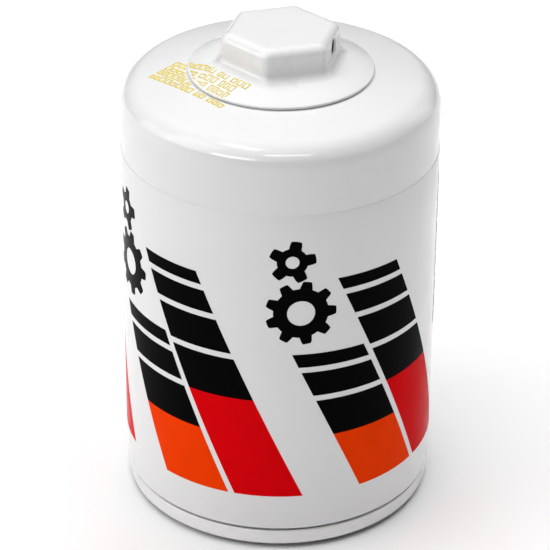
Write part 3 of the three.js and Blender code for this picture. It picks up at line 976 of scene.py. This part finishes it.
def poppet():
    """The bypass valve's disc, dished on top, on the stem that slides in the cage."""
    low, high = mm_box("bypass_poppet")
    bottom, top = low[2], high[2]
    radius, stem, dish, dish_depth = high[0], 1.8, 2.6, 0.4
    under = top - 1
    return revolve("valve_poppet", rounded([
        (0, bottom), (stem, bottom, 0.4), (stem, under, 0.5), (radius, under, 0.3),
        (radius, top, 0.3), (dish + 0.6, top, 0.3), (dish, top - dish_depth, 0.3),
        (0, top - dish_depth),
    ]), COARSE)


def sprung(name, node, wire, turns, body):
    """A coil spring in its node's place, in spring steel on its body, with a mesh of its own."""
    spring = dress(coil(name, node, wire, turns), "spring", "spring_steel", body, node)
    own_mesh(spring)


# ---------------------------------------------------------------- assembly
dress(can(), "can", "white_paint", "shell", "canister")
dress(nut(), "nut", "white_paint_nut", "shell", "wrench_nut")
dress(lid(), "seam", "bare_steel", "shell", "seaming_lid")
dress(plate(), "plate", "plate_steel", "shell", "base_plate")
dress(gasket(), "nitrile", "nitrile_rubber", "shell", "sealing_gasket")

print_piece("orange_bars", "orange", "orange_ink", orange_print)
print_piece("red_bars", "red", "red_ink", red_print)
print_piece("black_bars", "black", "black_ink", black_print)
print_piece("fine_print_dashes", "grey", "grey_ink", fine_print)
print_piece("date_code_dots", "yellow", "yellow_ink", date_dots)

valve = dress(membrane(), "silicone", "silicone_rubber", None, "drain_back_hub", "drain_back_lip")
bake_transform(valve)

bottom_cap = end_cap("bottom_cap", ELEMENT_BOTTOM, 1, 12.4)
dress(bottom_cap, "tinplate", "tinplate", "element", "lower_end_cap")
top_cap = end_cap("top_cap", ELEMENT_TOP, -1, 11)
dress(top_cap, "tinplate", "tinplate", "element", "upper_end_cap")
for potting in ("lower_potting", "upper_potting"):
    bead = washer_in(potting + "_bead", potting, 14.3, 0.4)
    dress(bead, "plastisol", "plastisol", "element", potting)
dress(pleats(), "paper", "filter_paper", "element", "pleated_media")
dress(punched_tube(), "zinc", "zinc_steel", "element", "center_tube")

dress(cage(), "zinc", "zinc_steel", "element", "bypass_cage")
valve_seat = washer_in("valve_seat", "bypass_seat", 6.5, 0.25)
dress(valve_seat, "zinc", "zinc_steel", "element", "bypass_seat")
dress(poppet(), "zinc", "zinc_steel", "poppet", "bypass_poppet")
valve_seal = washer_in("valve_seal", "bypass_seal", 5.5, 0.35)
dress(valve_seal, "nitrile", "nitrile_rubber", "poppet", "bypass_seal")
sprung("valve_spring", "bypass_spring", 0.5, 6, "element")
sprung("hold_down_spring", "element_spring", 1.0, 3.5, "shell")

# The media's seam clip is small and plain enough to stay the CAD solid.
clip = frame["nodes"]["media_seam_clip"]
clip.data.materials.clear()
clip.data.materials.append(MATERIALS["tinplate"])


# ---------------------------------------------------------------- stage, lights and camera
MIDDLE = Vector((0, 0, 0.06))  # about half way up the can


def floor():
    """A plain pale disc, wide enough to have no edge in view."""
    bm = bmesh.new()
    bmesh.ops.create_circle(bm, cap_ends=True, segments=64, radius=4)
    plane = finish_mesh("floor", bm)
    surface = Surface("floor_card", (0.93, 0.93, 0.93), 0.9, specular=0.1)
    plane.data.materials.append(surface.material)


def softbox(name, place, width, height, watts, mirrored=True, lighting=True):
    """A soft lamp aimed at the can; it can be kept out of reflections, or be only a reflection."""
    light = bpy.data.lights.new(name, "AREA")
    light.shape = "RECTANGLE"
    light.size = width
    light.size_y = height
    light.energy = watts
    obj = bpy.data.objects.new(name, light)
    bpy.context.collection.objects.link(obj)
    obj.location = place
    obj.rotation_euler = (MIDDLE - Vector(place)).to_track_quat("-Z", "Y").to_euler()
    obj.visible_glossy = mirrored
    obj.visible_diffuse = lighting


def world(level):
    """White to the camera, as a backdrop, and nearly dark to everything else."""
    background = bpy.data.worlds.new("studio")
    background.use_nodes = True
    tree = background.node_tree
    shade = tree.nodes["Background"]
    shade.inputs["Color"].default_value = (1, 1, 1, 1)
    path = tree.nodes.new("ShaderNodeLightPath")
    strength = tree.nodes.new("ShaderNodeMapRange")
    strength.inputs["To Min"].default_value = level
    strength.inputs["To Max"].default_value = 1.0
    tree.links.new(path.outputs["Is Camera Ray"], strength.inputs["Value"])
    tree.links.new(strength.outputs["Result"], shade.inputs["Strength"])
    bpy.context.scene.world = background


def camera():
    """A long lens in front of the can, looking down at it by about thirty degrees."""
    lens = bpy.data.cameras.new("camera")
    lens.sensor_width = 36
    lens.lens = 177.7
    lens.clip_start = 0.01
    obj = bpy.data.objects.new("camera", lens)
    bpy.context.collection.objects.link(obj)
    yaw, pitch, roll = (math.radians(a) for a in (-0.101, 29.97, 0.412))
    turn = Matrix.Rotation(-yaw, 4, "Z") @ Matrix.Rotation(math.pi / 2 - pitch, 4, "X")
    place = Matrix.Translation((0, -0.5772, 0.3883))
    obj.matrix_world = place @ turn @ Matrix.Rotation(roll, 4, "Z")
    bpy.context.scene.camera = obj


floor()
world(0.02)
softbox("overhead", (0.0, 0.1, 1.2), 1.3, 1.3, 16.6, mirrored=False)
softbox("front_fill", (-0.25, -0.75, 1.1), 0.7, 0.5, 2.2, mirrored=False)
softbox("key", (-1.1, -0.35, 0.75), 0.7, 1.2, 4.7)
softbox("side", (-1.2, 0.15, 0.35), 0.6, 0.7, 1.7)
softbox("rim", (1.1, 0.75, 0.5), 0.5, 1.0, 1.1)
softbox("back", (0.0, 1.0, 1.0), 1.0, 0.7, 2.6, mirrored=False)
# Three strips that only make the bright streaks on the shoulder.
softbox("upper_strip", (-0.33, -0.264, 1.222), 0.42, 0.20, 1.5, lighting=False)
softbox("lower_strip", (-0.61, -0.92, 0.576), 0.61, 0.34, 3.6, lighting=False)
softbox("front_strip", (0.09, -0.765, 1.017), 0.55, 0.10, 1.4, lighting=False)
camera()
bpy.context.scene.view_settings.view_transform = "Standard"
::::::
**EXERCISE DESCRIPTION:**
Extract the listing in its entirety, matching it exactly.

**TASK SOLUTION:**
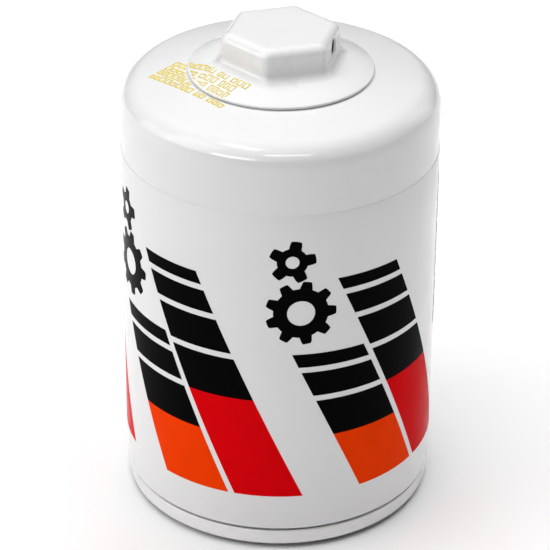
Write part 3 of the three.js and Blender code for this picture. It picks up at line 976 of scene.py. This part finishes it.
def poppet():
    """The bypass valve's disc, dished on top, on the stem that slides in the cage."""
    low, high = mm_box("bypass_poppet")
    bottom, top = low[2], high[2]
    radius, stem, dish, dish_depth = high[0], 1.8, 2.6, 0.4
    under = top - 1
    return revolve("valve_poppet", rounded([
        (0, bottom), (stem, bottom, 0.4), (stem, under, 0.5), (radius, under, 0.3),
        (radius, top, 0.3), (dish + 0.6, top, 0.3), (dish, top - dish_depth, 0.3),
        (0, top - dish_depth),
    ]), COARSE)


def sprung(name, node, wire, turns, body):
    """A coil spring in its node's place, in spring steel on its body, with a mesh of its own."""
    spring = dress(coil(name, node, wire, turns), "spring", "spring_steel", body, node)
    own_mesh(spring)


# ---------------------------------------------------------------- assembly
dress(can(), "can", "white_paint", "shell", "canister")
dress(nut(), "nut", "white_paint_nut", "shell", "wrench_nut")
dress(lid(), "seam", "bare_steel", "shell", "seaming_lid")
dress(plate(), "plate", "plate_steel", "shell", "base_plate")
dress(gasket(), "nitrile", "nitrile_rubber", "shell", "sealing_gasket")

print_piece("orange_bars", "orange", "orange_ink", orange_print)
print_piece("red_bars", "red", "red_ink", red_print)
print_piece("black_bars", "black", "black_ink", black_print)
print_piece("fine_print_dashes", "grey", "grey_ink", fine_print)
print_piece("date_code_dots", "yellow", "yellow_ink", date_dots)

valve = dress(membrane(), "silicone", "silicone_rubber", None, "drain_back_hub", "drain_back_lip")
bake_transform(valve)

bottom_cap = end_cap("bottom_cap", ELEMENT_BOTTOM, 1, 12.4)
dress(bottom_cap, "tinplate", "tinplate", "element", "lower_end_cap")
top_cap = end_cap("top_cap", ELEMENT_TOP, -1, 11)
dress(top_cap, "tinplate", "tinplate", "element", "upper_end_cap")
for potting in ("lower_potting", "upper_potting"):
    bead = washer_in(potting + "_bead", potting, 14.3, 0.4)
    dress(bead, "plastisol", "plastisol", "element", potting)
dress(pleats(), "paper", "filter_paper", "element", "pleated_media")
dress(punched_tube(), "zinc", "zinc_steel", "element", "center_tube")

dress(cage(), "zinc", "zinc_steel", "element", "bypass_cage")
valve_seat = washer_in("valve_seat", "bypass_seat", 6.5, 0.25)
dress(valve_seat, "zinc", "zinc_steel", "element", "bypass_seat")
dress(poppet(), "zinc", "zinc_steel", "poppet", "bypass_poppet")
valve_seal = washer_in("valve_seal", "bypass_seal", 5.5, 0.35)
dress(valve_seal, "nitrile", "nitrile_rubber", "poppet", "bypass_seal")
sprung("valve_spring", "bypass_spring", 0.5, 6, "element")
sprung("hold_down_spring", "element_spring", 1.0, 3.5, "shell")

# The media's seam clip is small and plain enough to stay the CAD solid.
clip = frame["nodes"]["media_seam_clip"]
clip.data.materials.clear()
clip.data.materials.append(MATERIALS["tinplate"])


# ---------------------------------------------------------------- stage, lights and camera
MIDDLE = Vector((0, 0, 0.06))  # about half way up the can


def floor():
    """A plain pale disc, wide enough to have no edge in view."""
    bm = bmesh.new()
    bmesh.ops.create_circle(bm, cap_ends=True, segments=64, radius=4)
    plane = finish_mesh("floor", bm)
    surface = Surface("floor_card", (0.93, 0.93, 0.93), 0.9, specular=0.1)
    plane.data.materials.append(surface.material)


def softbox(name, place, width, height, watts, mirrored=True, lighting=True):
    """A soft lamp aimed at the can; it can be kept out of reflections, or be only a reflection."""
    light = bpy.data.lights.new(name, "AREA")
    light.shape = "RECTANGLE"
    light.size = width
    light.size_y = height
    light.energy = watts
    obj = bpy.data.objects.new(name, light)
    bpy.context.collection.objects.link(obj)
    obj.location = place
    obj.rotation_euler = (MIDDLE - Vector(place)).to_track_quat("-Z", "Y").to_euler()
    obj.visible_glossy = mirrored
    obj.visible_diffuse = lighting


def world(level):
    """White to the camera, as a backdrop, and nearly dark to everything else."""
    background = bpy.data.worlds.new("studio")
    background.use_nodes = True
    tree = background.node_tree
    shade = tree.nodes["Background"]
    shade.inputs["Color"].default_value = (1, 1, 1, 1)
    path = tree.nodes.new("ShaderNodeLightPath")
    strength = tree.nodes.new("ShaderNodeMapRange")
    strength.inputs["To Min"].default_value = level
    strength.inputs["To Max"].default_value = 1.0
    tree.links.new(path.outputs["Is Camera Ray"], strength.inputs["Value"])
    tree.links.new(strength.outputs["Result"], shade.inputs["Strength"])
    bpy.context.scene.world = background


def camera():
    """A long lens in front of the can, looking down at it by about thirty degrees."""
    lens = bpy.data.cameras.new("camera")
    lens.sensor_width = 36
    lens.lens = 177.7
    lens.clip_start = 0.01
    obj = bpy.data.objects.new("camera", lens)
    bpy.context.collection.objects.link(obj)
    yaw, pitch, roll = (math.radians(a) for a in (-0.101, 29.97, 0.412))
    turn = Matrix.Rotation(-yaw, 4, "Z") @ Matrix.Rotation(math.pi / 2 - pitch, 4, "X")
    place = Matrix.Translation((0, -0.5772, 0.3883))
    obj.matrix_world = place @ turn @ Matrix.Rotation(roll, 4, "Z")
    bpy.context.scene.camera = obj


floor()
world(0.02)
softbox("overhead", (0.0, 0.1, 1.2), 1.3, 1.3, 16.6, mirrored=False)
softbox("front_fill", (-0.25, -0.75, 1.1), 0.7, 0.5, 2.2, mirrored=False)
softbox("key", (-1.1, -0.35, 0.75), 0.7, 1.2, 4.7)
softbox("side", (-1.2, 0.15, 0.35), 0.6, 0.7, 1.7)
softbox("rim", (1.1, 0.75, 0.5), 0.5, 1.0, 1.1)
softbox("back", (0.0, 1.0, 1.0), 1.0, 0.7, 2.6, mirrored=False)
# Three strips that only make the bright streaks on the shoulder.
softbox("upper_strip", (-0.33, -0.264, 1.222), 0.42, 0.20, 1.5, lighting=False)
softbox("lower_strip", (-0.61, -0.92, 0.576), 0.61, 0.34, 3.6, lighting=False)
softbox("front_strip", (0.09, -0.765, 1.017), 0.55, 0.10, 1.4, lighting=False)
camera()
bpy.context.scene.view_settings.view_transform = "Standard"